# SHORT TASK
Go through the listing below and list every line with "piece".

# RAW RECORDS
⁂
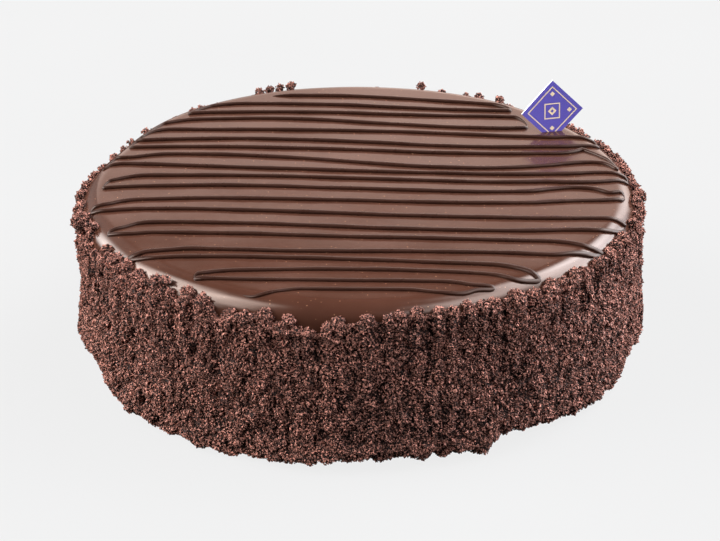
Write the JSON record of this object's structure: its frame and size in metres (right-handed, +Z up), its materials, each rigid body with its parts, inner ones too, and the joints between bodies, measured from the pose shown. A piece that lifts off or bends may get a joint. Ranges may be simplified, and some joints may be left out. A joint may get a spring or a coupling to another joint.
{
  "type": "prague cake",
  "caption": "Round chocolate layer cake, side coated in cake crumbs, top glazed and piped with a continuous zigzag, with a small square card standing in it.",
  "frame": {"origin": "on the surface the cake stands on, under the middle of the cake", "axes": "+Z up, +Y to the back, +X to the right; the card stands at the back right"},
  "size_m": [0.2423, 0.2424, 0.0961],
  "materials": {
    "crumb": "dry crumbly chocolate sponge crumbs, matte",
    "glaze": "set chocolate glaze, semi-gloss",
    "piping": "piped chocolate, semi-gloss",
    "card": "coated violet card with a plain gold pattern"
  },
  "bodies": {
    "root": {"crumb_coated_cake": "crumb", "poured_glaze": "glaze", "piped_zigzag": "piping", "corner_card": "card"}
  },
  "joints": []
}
⁂
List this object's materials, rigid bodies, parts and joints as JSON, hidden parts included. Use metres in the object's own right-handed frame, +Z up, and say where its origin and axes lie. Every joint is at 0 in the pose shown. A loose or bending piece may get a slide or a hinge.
⁂
# RESPONSE TO THE EXERCISE
Write the JSON record of this object's structure: its frame and size in metres (right-handed, +Z up), its materials, each rigid body with its parts, inner ones too, and the joints between bodies, measured from the pose shown. A piece that lifts off or bends may get a joint. Ranges may be simplified, and some joints may be left out. A joint may get a spring or a coupling to another joint.
List this object's materials, rigid bodies, parts and joints as JSON, hidden parts included. Use metres in the object's own right-handed frame, +Z up, and say where its origin and axes lie. Every joint is at 0 in the pose shown. A loose or bending piece may get a slide or a hinge.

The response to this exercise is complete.